(EXERCISE): Give back the full material, exactly as it reads.

(DATA EXTRACT):
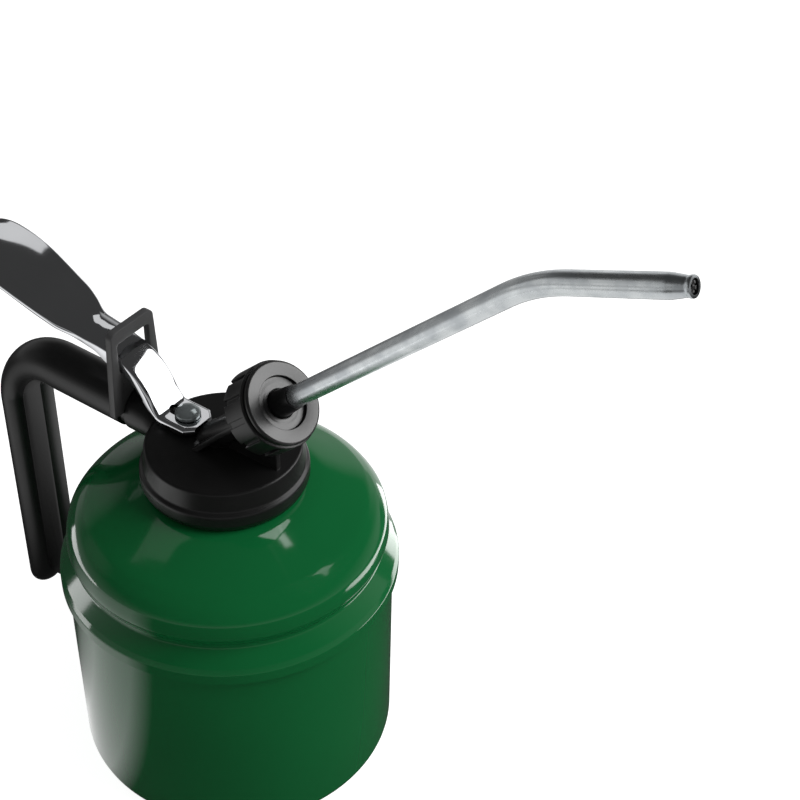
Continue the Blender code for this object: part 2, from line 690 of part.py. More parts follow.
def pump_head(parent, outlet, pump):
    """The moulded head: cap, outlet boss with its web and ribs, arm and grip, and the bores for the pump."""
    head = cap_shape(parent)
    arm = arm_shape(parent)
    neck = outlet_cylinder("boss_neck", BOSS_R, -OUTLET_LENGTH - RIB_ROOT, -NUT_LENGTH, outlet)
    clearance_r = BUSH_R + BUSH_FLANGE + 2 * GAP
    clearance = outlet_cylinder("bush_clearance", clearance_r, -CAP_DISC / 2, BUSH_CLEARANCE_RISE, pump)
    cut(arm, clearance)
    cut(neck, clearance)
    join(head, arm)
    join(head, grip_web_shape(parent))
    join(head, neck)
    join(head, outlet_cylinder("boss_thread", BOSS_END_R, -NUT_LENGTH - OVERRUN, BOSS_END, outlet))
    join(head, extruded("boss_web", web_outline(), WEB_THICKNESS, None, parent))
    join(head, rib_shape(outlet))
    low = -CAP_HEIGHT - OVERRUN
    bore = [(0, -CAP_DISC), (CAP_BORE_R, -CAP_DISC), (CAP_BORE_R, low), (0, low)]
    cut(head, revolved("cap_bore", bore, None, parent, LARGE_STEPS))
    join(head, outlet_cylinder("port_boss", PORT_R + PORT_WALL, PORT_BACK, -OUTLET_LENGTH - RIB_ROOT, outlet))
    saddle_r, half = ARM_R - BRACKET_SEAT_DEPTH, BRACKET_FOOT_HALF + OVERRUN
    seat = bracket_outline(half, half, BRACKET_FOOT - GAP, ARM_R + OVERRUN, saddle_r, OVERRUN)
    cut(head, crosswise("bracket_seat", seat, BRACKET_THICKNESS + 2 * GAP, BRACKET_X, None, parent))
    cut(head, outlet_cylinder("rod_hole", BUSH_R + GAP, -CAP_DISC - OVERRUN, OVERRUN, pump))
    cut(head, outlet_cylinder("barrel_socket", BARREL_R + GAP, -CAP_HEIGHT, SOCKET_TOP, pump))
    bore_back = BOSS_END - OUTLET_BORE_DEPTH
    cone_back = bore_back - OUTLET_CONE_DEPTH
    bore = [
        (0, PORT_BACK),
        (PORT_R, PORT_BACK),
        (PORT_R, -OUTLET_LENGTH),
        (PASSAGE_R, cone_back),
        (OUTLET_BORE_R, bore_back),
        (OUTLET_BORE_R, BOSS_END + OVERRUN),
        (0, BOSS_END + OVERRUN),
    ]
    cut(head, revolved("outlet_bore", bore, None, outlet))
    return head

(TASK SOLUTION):
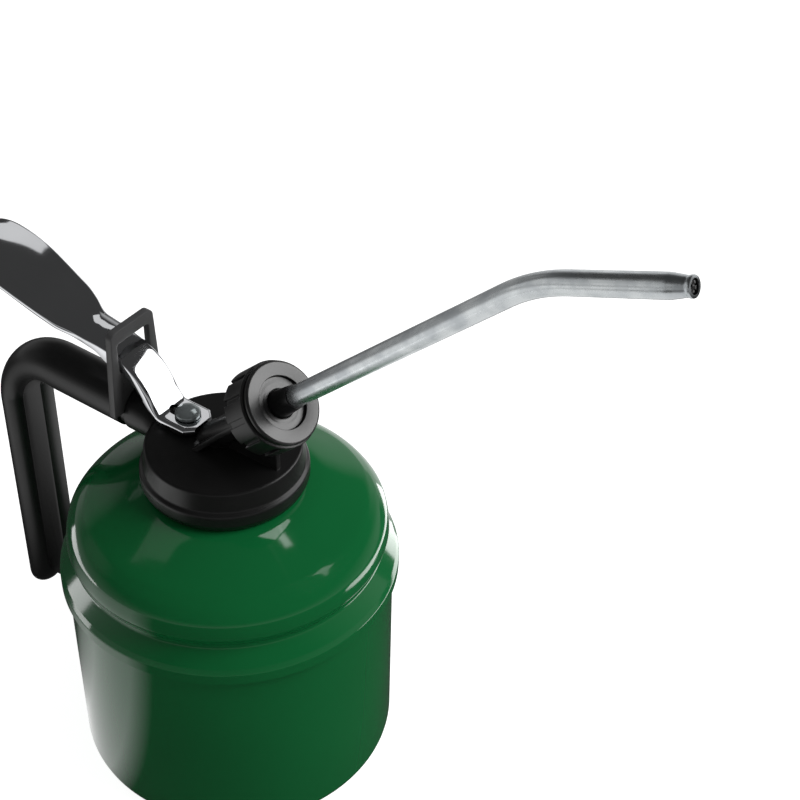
Continue the Blender code for this object: part 2, from line 690 of part.py. More parts follow.
def pump_head(parent, outlet, pump):
    """The moulded head: cap, outlet boss with its web and ribs, arm and grip, and the bores for the pump."""
    head = cap_shape(parent)
    arm = arm_shape(parent)
    neck = outlet_cylinder("boss_neck", BOSS_R, -OUTLET_LENGTH - RIB_ROOT, -NUT_LENGTH, outlet)
    clearance_r = BUSH_R + BUSH_FLANGE + 2 * GAP
    clearance = outlet_cylinder("bush_clearance", clearance_r, -CAP_DISC / 2, BUSH_CLEARANCE_RISE, pump)
    cut(arm, clearance)
    cut(neck, clearance)
    join(head, arm)
    join(head, grip_web_shape(parent))
    join(head, neck)
    join(head, outlet_cylinder("boss_thread", BOSS_END_R, -NUT_LENGTH - OVERRUN, BOSS_END, outlet))
    join(head, extruded("boss_web", web_outline(), WEB_THICKNESS, None, parent))
    join(head, rib_shape(outlet))
    low = -CAP_HEIGHT - OVERRUN
    bore = [(0, -CAP_DISC), (CAP_BORE_R, -CAP_DISC), (CAP_BORE_R, low), (0, low)]
    cut(head, revolved("cap_bore", bore, None, parent, LARGE_STEPS))
    join(head, outlet_cylinder("port_boss", PORT_R + PORT_WALL, PORT_BACK, -OUTLET_LENGTH - RIB_ROOT, outlet))
    saddle_r, half = ARM_R - BRACKET_SEAT_DEPTH, BRACKET_FOOT_HALF + OVERRUN
    seat = bracket_outline(half, half, BRACKET_FOOT - GAP, ARM_R + OVERRUN, saddle_r, OVERRUN)
    cut(head, crosswise("bracket_seat", seat, BRACKET_THICKNESS + 2 * GAP, BRACKET_X, None, parent))
    cut(head, outlet_cylinder("rod_hole", BUSH_R + GAP, -CAP_DISC - OVERRUN, OVERRUN, pump))
    cut(head, outlet_cylinder("barrel_socket", BARREL_R + GAP, -CAP_HEIGHT, SOCKET_TOP, pump))
    bore_back = BOSS_END - OUTLET_BORE_DEPTH
    cone_back = bore_back - OUTLET_CONE_DEPTH
    bore = [
        (0, PORT_BACK),
        (PORT_R, PORT_BACK),
        (PORT_R, -OUTLET_LENGTH),
        (PASSAGE_R, cone_back),
        (OUTLET_BORE_R, bore_back),
        (OUTLET_BORE_R, BOSS_END + OVERRUN),
        (0, BOSS_END + OVERRUN),
    ]
    cut(head, revolved("outlet_bore", bore, None, outlet))
    return head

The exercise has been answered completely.